------ Records shown

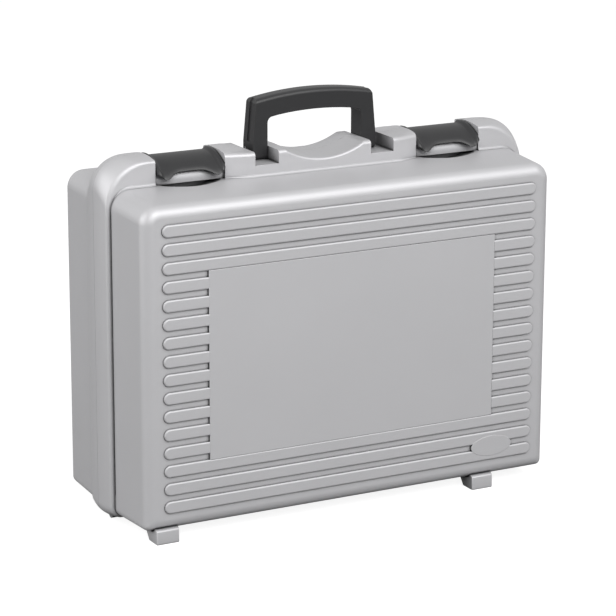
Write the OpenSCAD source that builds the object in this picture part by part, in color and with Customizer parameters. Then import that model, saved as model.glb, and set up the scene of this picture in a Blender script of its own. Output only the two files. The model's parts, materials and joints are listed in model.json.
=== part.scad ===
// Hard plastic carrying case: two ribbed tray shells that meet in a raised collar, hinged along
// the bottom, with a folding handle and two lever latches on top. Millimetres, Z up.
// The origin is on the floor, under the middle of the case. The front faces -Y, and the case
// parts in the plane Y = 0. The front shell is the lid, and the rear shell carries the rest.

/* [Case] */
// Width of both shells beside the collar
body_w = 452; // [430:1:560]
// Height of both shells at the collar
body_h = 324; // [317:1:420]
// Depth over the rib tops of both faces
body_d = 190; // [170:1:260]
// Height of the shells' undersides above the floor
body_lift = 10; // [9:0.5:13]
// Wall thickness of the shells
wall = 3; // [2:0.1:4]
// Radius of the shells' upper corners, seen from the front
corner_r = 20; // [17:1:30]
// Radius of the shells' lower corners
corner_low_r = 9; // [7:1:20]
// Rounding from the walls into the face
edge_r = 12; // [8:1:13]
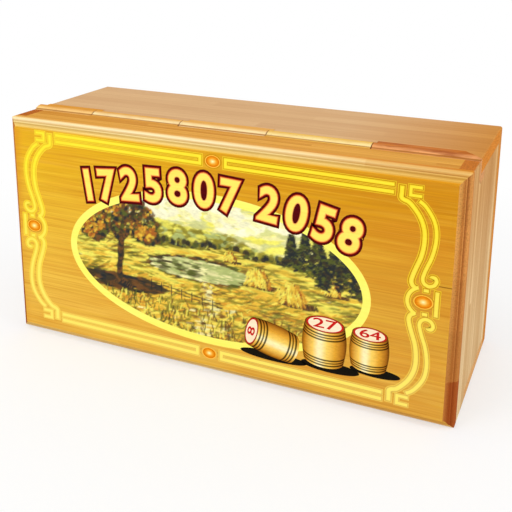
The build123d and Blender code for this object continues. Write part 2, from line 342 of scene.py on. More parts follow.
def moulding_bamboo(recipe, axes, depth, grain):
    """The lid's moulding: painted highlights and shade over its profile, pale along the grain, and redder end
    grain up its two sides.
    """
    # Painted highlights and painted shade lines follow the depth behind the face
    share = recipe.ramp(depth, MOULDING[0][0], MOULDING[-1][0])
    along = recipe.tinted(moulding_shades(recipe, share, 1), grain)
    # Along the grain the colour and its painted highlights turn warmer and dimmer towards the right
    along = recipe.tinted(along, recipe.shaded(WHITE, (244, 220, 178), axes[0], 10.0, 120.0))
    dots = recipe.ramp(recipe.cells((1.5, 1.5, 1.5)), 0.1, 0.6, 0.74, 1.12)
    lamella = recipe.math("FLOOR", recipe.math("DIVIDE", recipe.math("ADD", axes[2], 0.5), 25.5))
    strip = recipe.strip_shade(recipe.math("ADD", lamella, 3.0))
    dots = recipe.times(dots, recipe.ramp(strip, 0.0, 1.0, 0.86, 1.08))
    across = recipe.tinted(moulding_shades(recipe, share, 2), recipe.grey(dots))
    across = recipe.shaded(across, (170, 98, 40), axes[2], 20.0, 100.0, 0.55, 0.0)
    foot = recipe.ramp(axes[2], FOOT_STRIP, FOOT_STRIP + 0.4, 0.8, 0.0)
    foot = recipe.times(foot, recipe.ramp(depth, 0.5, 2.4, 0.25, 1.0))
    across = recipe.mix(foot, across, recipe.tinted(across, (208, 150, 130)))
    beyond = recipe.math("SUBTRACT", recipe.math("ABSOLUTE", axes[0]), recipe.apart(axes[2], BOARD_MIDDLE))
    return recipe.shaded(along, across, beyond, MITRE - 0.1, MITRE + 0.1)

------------

Instructions to follow: Output an exact copy of each record.

Result of this exercise:
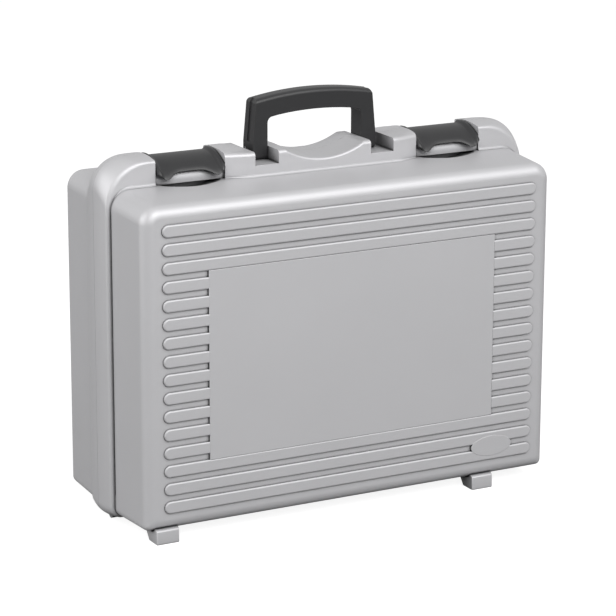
Write the OpenSCAD source that builds the object in this picture part by part, in color and with Customizer parameters. Then import that model, saved as model.glb, and set up the scene of this picture in a Blender script of its own. Output only the two files. The model's parts, materials and joints are listed in model.json.
=== part.scad ===
// Hard plastic carrying case: two ribbed tray shells that meet in a raised collar, hinged along
// the bottom, with a folding handle and two lever latches on top. Millimetres, Z up.
// The origin is on the floor, under the middle of the case. The front faces -Y, and the case
// parts in the plane Y = 0. The front shell is the lid, and the rear shell carries the rest.

/* [Case] */
// Width of both shells beside the collar
body_w = 452; // [430:1:560]
// Height of both shells at the collar
body_h = 324; // [317:1:420]
// Depth over the rib tops of both faces
body_d = 190; // [170:1:260]
// Height of the shells' undersides above the floor
body_lift = 10; // [9:0.5:13]
// Wall thickness of the shells
wall = 3; // [2:0.1:4]
// Radius of the shells' upper corners, seen from the front
corner_r = 20; // [17:1:30]
// Radius of the shells' lower corners
corner_low_r = 9; // [7:1:20]
// Rounding from the walls into the face
edge_r = 12; // [8:1:13]
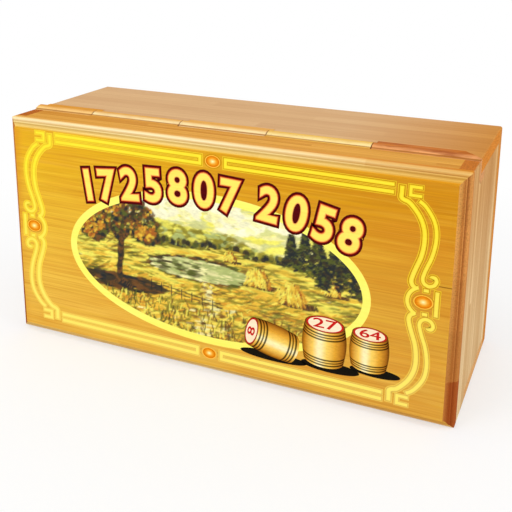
The build123d and Blender code for this object continues. Write part 2, from line 342 of scene.py on. More parts follow.
def moulding_bamboo(recipe, axes, depth, grain):
    """The lid's moulding: painted highlights and shade over its profile, pale along the grain, and redder end
    grain up its two sides.
    """
    # Painted highlights and painted shade lines follow the depth behind the face
    share = recipe.ramp(depth, MOULDING[0][0], MOULDING[-1][0])
    along = recipe.tinted(moulding_shades(recipe, share, 1), grain)
    # Along the grain the colour and its painted highlights turn warmer and dimmer towards the right
    along = recipe.tinted(along, recipe.shaded(WHITE, (244, 220, 178), axes[0], 10.0, 120.0))
    dots = recipe.ramp(recipe.cells((1.5, 1.5, 1.5)), 0.1, 0.6, 0.74, 1.12)
    lamella = recipe.math("FLOOR", recipe.math("DIVIDE", recipe.math("ADD", axes[2], 0.5), 25.5))
    strip = recipe.strip_shade(recipe.math("ADD", lamella, 3.0))
    dots = recipe.times(dots, recipe.ramp(strip, 0.0, 1.0, 0.86, 1.08))
    across = recipe.tinted(moulding_shades(recipe, share, 2), recipe.grey(dots))
    across = recipe.shaded(across, (170, 98, 40), axes[2], 20.0, 100.0, 0.55, 0.0)
    foot = recipe.ramp(axes[2], FOOT_STRIP, FOOT_STRIP + 0.4, 0.8, 0.0)
    foot = recipe.times(foot, recipe.ramp(depth, 0.5, 2.4, 0.25, 1.0))
    across = recipe.mix(foot, across, recipe.tinted(across, (208, 150, 130)))
    beyond = recipe.math("SUBTRACT", recipe.math("ABSOLUTE", axes[0]), recipe.apart(axes[2], BOARD_MIDDLE))
    return recipe.shaded(along, across, beyond, MITRE - 0.1, MITRE + 0.1)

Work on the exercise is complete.